## start Listed records

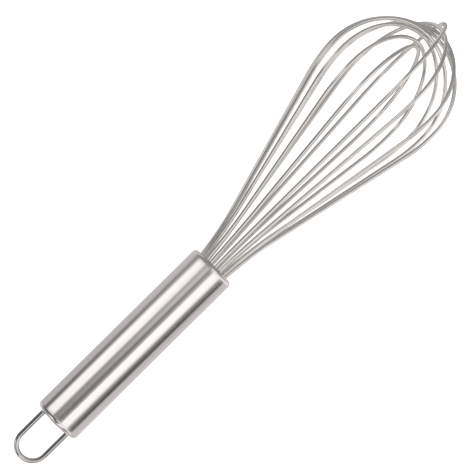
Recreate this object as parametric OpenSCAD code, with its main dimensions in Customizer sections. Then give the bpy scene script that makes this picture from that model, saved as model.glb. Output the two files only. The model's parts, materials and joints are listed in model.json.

## end Listed records
## start Listed records

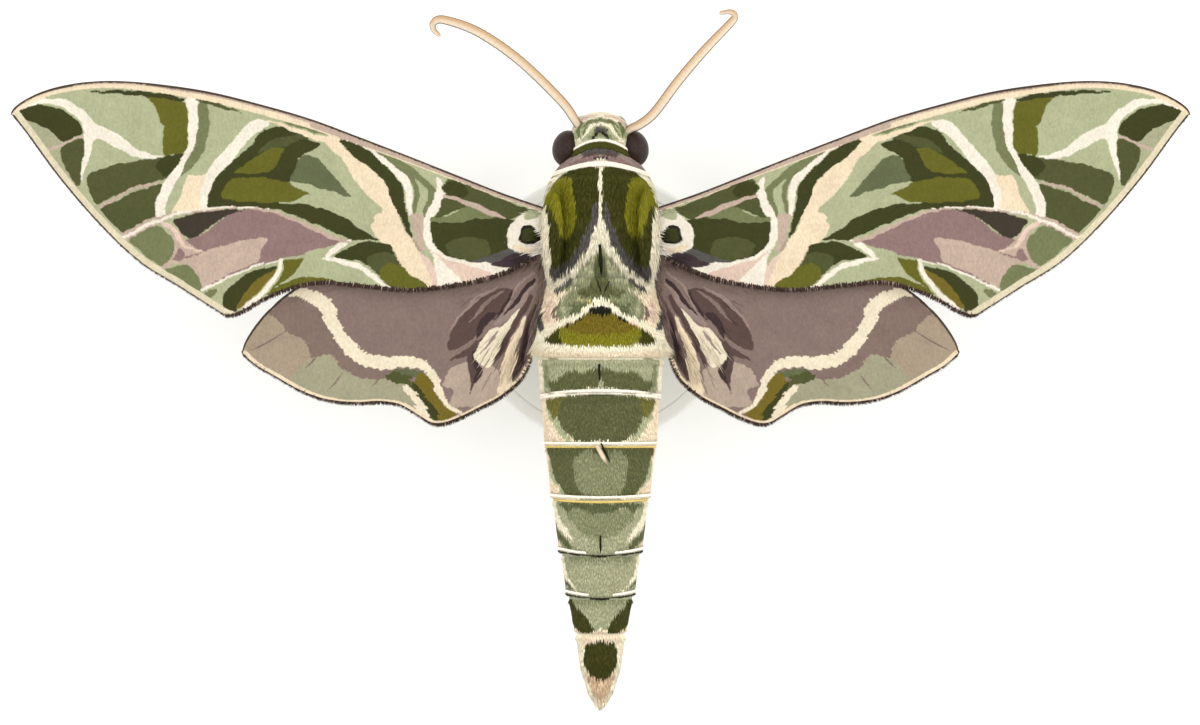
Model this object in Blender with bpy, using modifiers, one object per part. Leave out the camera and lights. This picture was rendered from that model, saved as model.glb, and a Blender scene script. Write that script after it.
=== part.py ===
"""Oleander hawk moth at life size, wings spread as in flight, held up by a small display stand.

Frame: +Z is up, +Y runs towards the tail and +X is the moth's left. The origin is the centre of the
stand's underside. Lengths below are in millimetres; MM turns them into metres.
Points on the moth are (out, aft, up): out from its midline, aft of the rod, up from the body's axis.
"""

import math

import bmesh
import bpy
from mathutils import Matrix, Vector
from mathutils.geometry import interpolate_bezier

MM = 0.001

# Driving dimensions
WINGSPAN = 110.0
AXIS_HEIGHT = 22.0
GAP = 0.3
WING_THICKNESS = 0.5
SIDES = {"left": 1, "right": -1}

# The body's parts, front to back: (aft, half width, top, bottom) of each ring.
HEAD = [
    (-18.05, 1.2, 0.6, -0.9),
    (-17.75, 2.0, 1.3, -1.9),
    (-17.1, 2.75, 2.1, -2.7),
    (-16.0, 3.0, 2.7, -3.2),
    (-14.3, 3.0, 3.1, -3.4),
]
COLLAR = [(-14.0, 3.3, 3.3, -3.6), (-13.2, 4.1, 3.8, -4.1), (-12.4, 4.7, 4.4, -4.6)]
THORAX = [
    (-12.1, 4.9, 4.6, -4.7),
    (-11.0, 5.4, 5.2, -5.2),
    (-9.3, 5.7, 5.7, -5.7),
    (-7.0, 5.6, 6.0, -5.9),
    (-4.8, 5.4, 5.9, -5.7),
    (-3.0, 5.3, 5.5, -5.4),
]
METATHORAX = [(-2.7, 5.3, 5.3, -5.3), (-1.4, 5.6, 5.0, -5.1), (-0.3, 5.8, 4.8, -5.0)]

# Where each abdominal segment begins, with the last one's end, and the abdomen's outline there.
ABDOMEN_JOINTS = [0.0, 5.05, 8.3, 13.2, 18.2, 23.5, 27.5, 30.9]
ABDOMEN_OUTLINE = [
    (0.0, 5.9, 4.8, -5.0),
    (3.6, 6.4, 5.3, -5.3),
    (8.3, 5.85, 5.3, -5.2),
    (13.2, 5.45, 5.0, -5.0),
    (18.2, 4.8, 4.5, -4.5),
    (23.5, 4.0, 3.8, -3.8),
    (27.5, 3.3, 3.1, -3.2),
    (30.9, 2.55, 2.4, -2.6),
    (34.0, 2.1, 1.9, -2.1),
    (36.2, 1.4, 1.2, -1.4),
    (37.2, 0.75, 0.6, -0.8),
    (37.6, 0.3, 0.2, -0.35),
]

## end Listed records

Copy all lines from the material that contain "parts".

Recreate this object as parametric OpenSCAD code, with its main dimensions in Customizer sections. Then give the bpy scene script that makes this picture from that model, saved as model.glb. Output the two files only. The model's parts, materials and joints are listed in model.json.
# The body's parts, front to back: (aft, half width, top, bottom) of each ring.